Problem:
All material below is to be reproduced exactly.

Data entries:
_ _ _ _

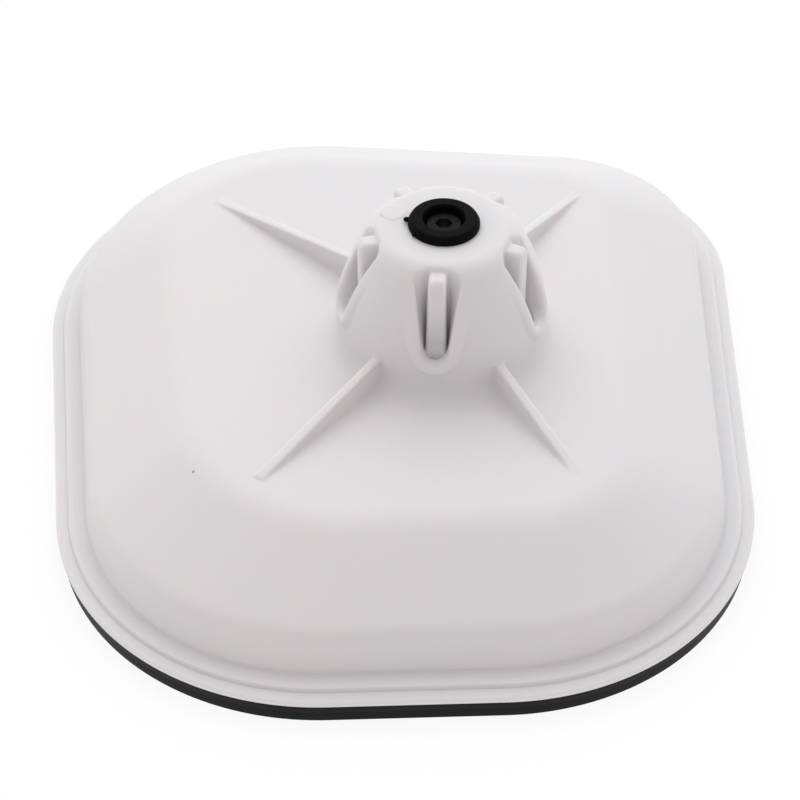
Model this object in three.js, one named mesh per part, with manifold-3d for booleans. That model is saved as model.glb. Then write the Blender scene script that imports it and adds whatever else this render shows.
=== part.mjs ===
// Wash cover of a small-engine air filter housing: a drafted white moulding that closes the
// filter opening, with a rubber rim seal and a captive centre bolt in a fluted tower.
// Millimetres, +Z up. The origin is the middle of the footprint, on the plane the seal rests on.
// +X is the cover's right, +Y its back. The bolt's axis is vertical and stands off the middle.

import * as THREE from 'three';
import { mergeVertices } from 'three/addons/utils/BufferGeometryUtils.js';
import { ParametricGeometry } from 'three/addons/geometries/ParametricGeometry.js';
import Module from 'manifold-3d';

// ---------------------------------------------------------------- driving dimensions

// The flange's outline is a quadrilateral with rounded corners, and no two sides are parallel.
// Each side has the bearing of its outward normal in degrees and its distance from the origin.
// Each radius belongs to the corner that follows its side, anticlockwise from the front.
const OUTLINE = {
  sides: [
    { bearing: -88.0, distance: 120.9 },
    { bearing: -2.3, distance: 105.1 },
    { bearing: 85.1, distance: 119.5 },
    { bearing: 188.0, distance: 102.0 },
  ],
  radii: [76.3, 55.6, 84.1, 76.7],
};

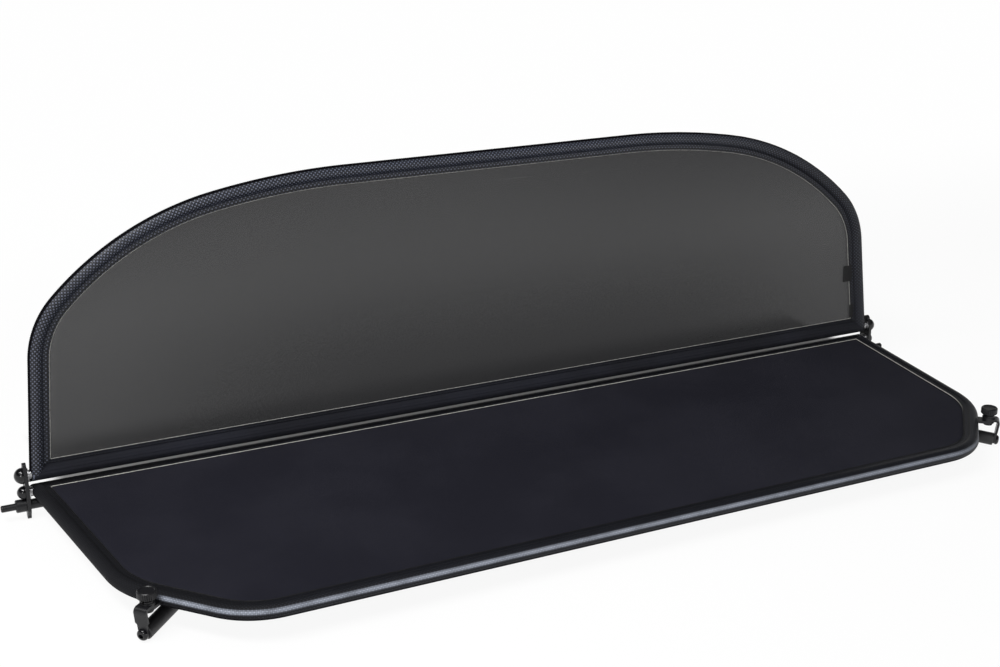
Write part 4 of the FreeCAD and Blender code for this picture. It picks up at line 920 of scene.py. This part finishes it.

_ _ _ _

Written response:
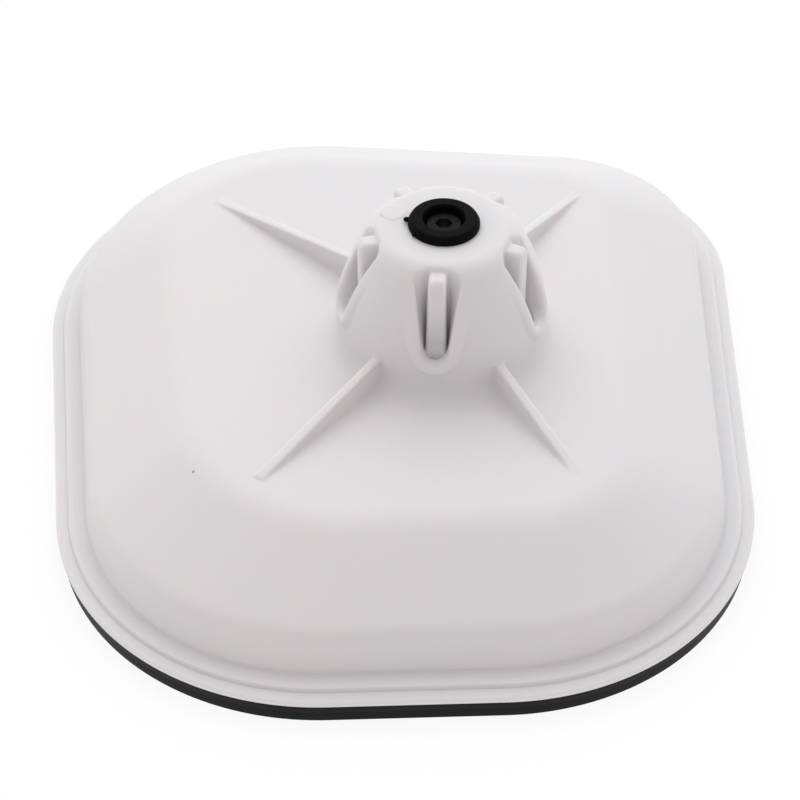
Model this object in three.js, one named mesh per part, with manifold-3d for booleans. That model is saved as model.glb. Then write the Blender scene script that imports it and adds whatever else this render shows.
=== part.mjs ===
// Wash cover of a small-engine air filter housing: a drafted white moulding that closes the
// filter opening, with a rubber rim seal and a captive centre bolt in a fluted tower.
// Millimetres, +Z up. The origin is the middle of the footprint, on the plane the seal rests on.
// +X is the cover's right, +Y its back. The bolt's axis is vertical and stands off the middle.

import * as THREE from 'three';
import { mergeVertices } from 'three/addons/utils/BufferGeometryUtils.js';
import { ParametricGeometry } from 'three/addons/geometries/ParametricGeometry.js';
import Module from 'manifold-3d';

// ---------------------------------------------------------------- driving dimensions

// The flange's outline is a quadrilateral with rounded corners, and no two sides are parallel.
// Each side has the bearing of its outward normal in degrees and its distance from the origin.
// Each radius belongs to the corner that follows its side, anticlockwise from the front.
const OUTLINE = {
  sides: [
    { bearing: -88.0, distance: 120.9 },
    { bearing: -2.3, distance: 105.1 },
    { bearing: 85.1, distance: 119.5 },
    { bearing: 188.0, distance: 102.0 },
  ],
  radii: [76.3, 55.6, 84.1, 76.7],
};

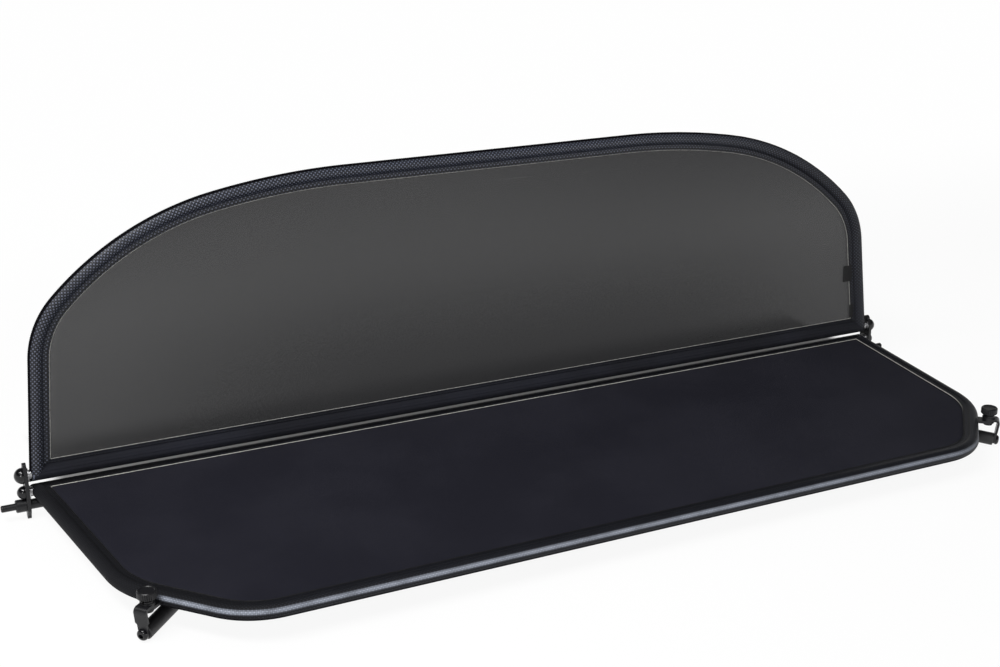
Write part 4 of the FreeCAD and Blender code for this picture. It picks up at line 920 of scene.py. This part finishes it.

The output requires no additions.